Retype the material that follows, keeping every word as it is.

## START Dataset content

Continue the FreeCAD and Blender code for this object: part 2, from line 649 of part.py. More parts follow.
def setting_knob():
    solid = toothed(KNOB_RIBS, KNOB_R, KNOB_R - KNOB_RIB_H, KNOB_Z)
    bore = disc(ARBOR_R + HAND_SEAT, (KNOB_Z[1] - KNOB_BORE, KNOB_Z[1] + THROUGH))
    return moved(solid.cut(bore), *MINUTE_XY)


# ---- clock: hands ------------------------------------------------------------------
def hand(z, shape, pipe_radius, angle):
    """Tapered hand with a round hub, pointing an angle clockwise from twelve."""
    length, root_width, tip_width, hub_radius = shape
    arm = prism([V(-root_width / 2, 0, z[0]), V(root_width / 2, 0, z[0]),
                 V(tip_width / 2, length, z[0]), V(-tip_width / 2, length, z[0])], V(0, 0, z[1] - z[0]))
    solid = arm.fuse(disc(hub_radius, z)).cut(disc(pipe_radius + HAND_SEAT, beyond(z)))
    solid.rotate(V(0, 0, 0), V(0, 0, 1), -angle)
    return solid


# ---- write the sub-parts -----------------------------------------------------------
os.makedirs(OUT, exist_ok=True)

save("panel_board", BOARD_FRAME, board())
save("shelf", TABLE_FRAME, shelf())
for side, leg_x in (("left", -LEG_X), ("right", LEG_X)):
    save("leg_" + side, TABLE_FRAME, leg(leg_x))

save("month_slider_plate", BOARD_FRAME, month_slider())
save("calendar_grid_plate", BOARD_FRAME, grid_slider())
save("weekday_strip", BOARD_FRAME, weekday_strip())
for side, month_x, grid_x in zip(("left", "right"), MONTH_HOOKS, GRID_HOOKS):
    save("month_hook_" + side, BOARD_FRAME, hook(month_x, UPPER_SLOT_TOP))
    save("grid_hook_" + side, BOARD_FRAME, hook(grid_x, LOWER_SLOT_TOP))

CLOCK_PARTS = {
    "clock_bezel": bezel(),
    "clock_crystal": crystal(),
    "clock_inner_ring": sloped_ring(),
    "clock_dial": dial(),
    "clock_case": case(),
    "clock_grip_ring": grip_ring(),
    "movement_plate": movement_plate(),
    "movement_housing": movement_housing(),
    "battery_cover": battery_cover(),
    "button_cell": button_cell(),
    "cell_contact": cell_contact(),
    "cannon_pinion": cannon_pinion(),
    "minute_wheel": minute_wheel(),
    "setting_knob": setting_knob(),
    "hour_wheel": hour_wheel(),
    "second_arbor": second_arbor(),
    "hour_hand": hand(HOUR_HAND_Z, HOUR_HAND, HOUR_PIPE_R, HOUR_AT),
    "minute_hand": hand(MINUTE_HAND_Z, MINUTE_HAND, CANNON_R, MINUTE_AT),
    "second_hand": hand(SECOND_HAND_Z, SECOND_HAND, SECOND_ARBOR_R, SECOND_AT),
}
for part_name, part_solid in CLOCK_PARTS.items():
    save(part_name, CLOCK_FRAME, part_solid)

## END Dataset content

*Written response:*
Continue the FreeCAD and Blender code for this object: part 2, from line 649 of part.py. More parts follow.
def setting_knob():
    solid = toothed(KNOB_RIBS, KNOB_R, KNOB_R - KNOB_RIB_H, KNOB_Z)
    bore = disc(ARBOR_R + HAND_SEAT, (KNOB_Z[1] - KNOB_BORE, KNOB_Z[1] + THROUGH))
    return moved(solid.cut(bore), *MINUTE_XY)


# ---- clock: hands ------------------------------------------------------------------
def hand(z, shape, pipe_radius, angle):
    """Tapered hand with a round hub, pointing an angle clockwise from twelve."""
    length, root_width, tip_width, hub_radius = shape
    arm = prism([V(-root_width / 2, 0, z[0]), V(root_width / 2, 0, z[0]),
                 V(tip_width / 2, length, z[0]), V(-tip_width / 2, length, z[0])], V(0, 0, z[1] - z[0]))
    solid = arm.fuse(disc(hub_radius, z)).cut(disc(pipe_radius + HAND_SEAT, beyond(z)))
    solid.rotate(V(0, 0, 0), V(0, 0, 1), -angle)
    return solid


# ---- write the sub-parts -----------------------------------------------------------
os.makedirs(OUT, exist_ok=True)

save("panel_board", BOARD_FRAME, board())
save("shelf", TABLE_FRAME, shelf())
for side, leg_x in (("left", -LEG_X), ("right", LEG_X)):
    save("leg_" + side, TABLE_FRAME, leg(leg_x))

save("month_slider_plate", BOARD_FRAME, month_slider())
save("calendar_grid_plate", BOARD_FRAME, grid_slider())
save("weekday_strip", BOARD_FRAME, weekday_strip())
for side, month_x, grid_x in zip(("left", "right"), MONTH_HOOKS, GRID_HOOKS):
    save("month_hook_" + side, BOARD_FRAME, hook(month_x, UPPER_SLOT_TOP))
    save("grid_hook_" + side, BOARD_FRAME, hook(grid_x, LOWER_SLOT_TOP))

CLOCK_PARTS = {
    "clock_bezel": bezel(),
    "clock_crystal": crystal(),
    "clock_inner_ring": sloped_ring(),
    "clock_dial": dial(),
    "clock_case": case(),
    "clock_grip_ring": grip_ring(),
    "movement_plate": movement_plate(),
    "movement_housing": movement_housing(),
    "battery_cover": battery_cover(),
    "button_cell": button_cell(),
    "cell_contact": cell_contact(),
    "cannon_pinion": cannon_pinion(),
    "minute_wheel": minute_wheel(),
    "setting_knob": setting_knob(),
    "hour_wheel": hour_wheel(),
    "second_arbor": second_arbor(),
    "hour_hand": hand(HOUR_HAND_Z, HOUR_HAND, HOUR_PIPE_R, HOUR_AT),
    "minute_hand": hand(MINUTE_HAND_Z, MINUTE_HAND, CANNON_R, MINUTE_AT),
    "second_hand": hand(SECOND_HAND_Z, SECOND_HAND, SECOND_ARBOR_R, SECOND_AT),
}
for part_name, part_solid in CLOCK_PARTS.items():
    save(part_name, CLOCK_FRAME, part_solid)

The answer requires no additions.